Short problem: Show every line in the entries below where the word "metres" appears.

--------------------------------------------------

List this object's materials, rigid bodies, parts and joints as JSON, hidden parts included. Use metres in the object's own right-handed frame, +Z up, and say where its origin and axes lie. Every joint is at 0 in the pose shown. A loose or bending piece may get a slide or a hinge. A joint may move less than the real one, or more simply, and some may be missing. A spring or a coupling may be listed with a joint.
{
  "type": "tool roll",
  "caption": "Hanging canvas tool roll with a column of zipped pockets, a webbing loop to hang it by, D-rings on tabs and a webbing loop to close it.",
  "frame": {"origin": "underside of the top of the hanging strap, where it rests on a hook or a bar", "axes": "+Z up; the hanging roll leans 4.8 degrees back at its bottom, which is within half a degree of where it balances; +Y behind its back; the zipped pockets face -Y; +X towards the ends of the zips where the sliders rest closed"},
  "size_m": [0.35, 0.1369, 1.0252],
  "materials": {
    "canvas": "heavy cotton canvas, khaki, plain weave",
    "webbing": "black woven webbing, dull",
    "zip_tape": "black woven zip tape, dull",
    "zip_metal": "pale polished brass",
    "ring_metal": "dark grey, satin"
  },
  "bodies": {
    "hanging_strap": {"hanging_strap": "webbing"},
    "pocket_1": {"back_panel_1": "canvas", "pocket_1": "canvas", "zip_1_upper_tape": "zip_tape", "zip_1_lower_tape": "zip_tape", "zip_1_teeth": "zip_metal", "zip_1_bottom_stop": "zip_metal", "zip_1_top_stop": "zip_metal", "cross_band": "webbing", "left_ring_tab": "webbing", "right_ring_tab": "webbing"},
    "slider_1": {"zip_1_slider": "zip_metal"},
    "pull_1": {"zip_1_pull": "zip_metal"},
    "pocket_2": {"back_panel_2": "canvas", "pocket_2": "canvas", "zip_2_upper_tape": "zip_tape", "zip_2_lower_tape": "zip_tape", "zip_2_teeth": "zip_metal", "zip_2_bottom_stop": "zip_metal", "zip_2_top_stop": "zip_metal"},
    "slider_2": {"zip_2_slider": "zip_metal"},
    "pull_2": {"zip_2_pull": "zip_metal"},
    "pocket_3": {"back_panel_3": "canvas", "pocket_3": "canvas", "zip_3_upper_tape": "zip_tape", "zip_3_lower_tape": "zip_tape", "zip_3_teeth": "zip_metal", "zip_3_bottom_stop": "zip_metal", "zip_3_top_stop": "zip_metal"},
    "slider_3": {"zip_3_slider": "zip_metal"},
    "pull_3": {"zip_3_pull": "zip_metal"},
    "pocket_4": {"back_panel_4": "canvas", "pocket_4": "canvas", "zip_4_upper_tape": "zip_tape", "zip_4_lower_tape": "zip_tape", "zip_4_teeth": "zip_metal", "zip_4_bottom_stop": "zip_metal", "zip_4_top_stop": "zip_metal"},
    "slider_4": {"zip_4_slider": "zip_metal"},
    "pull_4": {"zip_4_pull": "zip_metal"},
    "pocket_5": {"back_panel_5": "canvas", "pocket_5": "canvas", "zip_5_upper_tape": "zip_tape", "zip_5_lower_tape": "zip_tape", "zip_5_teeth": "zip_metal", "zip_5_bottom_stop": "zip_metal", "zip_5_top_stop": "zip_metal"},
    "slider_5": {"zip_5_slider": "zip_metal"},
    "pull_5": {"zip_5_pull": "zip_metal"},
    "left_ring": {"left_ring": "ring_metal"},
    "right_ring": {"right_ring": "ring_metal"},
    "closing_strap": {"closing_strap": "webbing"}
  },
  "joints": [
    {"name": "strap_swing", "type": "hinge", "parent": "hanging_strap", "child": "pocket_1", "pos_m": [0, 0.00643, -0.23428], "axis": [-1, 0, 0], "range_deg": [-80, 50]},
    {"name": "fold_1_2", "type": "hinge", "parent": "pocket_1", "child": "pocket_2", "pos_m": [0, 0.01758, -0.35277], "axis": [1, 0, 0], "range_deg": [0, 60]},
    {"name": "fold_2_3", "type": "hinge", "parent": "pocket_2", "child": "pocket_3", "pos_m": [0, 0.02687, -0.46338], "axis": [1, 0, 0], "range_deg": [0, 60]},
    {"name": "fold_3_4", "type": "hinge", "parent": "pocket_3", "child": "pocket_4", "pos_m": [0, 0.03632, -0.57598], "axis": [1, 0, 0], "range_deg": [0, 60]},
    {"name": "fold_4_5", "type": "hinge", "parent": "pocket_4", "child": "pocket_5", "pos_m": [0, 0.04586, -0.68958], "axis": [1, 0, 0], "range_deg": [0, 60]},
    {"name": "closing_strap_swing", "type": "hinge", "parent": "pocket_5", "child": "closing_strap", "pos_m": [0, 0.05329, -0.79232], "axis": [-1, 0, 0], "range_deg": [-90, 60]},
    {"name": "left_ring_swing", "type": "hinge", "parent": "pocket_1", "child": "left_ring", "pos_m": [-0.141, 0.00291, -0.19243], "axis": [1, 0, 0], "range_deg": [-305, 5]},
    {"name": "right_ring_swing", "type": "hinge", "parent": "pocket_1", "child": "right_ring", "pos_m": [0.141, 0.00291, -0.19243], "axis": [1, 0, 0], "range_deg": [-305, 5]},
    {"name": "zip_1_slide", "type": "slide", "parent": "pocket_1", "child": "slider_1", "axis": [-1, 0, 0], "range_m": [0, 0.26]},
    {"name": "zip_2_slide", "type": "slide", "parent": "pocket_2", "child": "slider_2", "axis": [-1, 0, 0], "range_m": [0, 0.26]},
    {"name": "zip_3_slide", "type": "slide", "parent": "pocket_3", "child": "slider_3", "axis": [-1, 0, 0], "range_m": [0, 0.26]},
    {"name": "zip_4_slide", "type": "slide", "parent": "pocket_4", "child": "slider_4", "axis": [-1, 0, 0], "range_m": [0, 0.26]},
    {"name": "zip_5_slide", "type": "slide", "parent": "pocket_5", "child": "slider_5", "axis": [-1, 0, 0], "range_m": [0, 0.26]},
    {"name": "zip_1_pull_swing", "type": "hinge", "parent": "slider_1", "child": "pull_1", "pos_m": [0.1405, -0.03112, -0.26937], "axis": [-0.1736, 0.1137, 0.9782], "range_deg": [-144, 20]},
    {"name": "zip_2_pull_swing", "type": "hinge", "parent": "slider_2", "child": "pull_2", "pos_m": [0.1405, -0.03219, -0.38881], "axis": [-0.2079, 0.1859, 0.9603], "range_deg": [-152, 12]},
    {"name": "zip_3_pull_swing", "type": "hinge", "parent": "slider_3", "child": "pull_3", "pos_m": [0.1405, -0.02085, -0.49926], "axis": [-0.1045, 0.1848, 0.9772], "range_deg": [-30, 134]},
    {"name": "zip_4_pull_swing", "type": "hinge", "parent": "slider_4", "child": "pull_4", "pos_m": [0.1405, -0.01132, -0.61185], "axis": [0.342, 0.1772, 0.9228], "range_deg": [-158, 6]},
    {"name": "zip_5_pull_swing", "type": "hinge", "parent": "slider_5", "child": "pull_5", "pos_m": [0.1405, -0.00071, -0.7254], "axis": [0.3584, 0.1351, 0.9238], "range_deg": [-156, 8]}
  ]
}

--------------------------------------------------

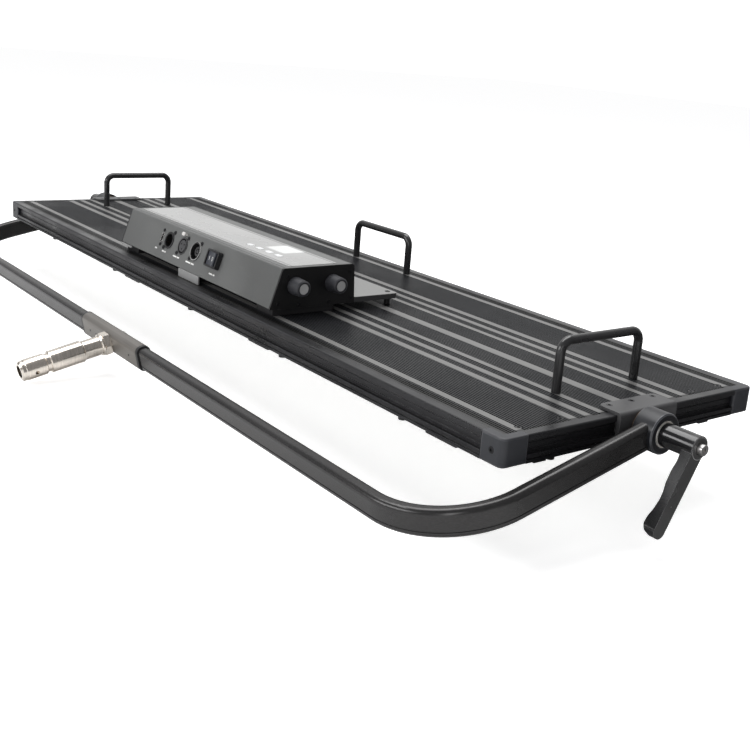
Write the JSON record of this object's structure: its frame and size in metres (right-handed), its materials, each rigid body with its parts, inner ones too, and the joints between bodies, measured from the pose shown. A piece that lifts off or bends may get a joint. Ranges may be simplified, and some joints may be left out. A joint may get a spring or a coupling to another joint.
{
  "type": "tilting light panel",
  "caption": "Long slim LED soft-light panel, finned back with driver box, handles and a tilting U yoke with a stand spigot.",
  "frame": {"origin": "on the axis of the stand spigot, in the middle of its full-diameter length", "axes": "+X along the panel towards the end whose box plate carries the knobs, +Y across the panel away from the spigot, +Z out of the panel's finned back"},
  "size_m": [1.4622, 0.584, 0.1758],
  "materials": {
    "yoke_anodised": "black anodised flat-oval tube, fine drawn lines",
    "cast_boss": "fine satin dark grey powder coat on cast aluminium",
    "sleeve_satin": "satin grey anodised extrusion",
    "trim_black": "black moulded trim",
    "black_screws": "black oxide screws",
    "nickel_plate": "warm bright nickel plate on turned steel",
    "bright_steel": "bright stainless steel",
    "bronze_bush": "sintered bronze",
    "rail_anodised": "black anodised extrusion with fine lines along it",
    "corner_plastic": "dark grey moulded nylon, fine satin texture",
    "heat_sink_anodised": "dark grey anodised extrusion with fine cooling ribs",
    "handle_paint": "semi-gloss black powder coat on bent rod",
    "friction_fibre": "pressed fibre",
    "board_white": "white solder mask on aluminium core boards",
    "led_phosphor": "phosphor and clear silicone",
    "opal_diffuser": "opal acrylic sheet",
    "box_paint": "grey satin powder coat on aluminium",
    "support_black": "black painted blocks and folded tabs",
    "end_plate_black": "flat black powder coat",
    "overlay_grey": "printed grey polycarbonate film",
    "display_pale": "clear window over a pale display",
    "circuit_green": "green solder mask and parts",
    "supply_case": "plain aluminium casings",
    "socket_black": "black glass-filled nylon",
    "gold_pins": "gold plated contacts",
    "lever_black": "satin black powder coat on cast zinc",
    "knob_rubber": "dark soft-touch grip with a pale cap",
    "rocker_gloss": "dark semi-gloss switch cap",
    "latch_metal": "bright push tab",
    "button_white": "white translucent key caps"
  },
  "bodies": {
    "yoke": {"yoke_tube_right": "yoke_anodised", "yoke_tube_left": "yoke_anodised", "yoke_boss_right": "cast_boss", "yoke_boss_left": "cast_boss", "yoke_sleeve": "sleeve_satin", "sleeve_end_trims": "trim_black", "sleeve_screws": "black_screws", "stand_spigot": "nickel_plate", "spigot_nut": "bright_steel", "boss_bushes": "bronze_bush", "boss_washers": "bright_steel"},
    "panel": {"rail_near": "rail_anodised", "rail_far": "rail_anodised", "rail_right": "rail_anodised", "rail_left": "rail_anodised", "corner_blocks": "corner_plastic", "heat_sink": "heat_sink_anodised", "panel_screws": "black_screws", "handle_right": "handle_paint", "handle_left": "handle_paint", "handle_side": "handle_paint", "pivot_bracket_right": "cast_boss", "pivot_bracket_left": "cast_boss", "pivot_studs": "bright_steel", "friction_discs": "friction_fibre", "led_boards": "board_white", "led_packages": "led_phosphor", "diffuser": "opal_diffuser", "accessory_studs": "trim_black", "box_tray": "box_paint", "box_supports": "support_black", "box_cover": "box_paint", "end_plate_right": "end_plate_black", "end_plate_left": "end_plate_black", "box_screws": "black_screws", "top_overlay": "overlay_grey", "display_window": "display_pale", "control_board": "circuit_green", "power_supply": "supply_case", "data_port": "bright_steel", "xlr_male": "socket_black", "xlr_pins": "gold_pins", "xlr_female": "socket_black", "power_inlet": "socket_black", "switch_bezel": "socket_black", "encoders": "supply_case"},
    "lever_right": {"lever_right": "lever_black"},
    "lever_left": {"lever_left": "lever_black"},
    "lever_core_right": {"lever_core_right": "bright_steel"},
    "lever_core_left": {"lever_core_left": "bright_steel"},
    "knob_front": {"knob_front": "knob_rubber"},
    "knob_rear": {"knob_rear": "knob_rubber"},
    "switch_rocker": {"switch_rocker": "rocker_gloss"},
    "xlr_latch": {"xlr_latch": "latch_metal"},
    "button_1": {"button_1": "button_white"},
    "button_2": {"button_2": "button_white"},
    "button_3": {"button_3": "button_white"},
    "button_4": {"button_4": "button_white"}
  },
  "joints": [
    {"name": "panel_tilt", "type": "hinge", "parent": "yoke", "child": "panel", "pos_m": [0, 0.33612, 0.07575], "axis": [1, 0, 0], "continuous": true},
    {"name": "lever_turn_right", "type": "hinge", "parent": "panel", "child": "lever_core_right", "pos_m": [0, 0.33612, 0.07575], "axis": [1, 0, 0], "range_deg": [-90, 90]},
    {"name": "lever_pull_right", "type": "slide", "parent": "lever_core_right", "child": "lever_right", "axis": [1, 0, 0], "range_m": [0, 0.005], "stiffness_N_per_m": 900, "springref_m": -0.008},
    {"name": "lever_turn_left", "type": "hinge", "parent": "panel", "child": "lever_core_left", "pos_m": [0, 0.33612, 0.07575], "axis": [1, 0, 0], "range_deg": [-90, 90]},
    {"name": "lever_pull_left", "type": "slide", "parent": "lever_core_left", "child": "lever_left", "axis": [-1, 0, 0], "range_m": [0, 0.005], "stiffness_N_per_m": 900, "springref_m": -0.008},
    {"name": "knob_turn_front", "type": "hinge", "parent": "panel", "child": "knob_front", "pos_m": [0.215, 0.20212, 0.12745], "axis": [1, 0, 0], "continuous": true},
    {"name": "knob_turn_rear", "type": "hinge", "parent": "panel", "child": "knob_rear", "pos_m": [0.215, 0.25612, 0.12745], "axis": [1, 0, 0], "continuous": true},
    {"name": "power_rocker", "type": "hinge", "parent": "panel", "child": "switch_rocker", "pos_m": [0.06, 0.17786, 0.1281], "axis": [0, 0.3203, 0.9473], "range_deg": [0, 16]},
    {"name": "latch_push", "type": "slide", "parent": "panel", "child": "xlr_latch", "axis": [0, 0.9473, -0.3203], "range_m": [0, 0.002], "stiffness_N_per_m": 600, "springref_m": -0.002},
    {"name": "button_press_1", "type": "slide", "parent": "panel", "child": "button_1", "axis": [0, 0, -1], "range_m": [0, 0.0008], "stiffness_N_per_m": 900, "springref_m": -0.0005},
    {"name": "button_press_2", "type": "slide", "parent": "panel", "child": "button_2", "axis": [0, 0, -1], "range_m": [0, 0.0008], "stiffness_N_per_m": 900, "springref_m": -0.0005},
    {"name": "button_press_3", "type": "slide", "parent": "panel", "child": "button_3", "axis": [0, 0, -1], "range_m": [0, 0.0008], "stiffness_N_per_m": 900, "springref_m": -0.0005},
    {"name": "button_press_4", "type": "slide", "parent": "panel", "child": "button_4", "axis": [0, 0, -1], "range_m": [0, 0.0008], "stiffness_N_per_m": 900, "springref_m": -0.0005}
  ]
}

--------------------------------------------------

Exercise result:
List this object's materials, rigid bodies, parts and joints as JSON, hidden parts included. Use metres in the object's own right-handed frame, +Z up, and say where its origin and axes lie. Every joint is at 0 in the pose shown. A loose or bending piece may get a slide or a hinge. A joint may move less than the real one, or more simply, and some may be missing. A spring or a coupling may be listed with a joint.
Write the JSON record of this object's structure: its frame and size in metres (right-handed), its materials, each rigid body with its parts, inner ones too, and the joints between bodies, measured from the pose shown. A piece that lifts off or bends may get a joint. Ranges may be simplified, and some joints may be left out. A joint may get a spring or a coupling to another joint.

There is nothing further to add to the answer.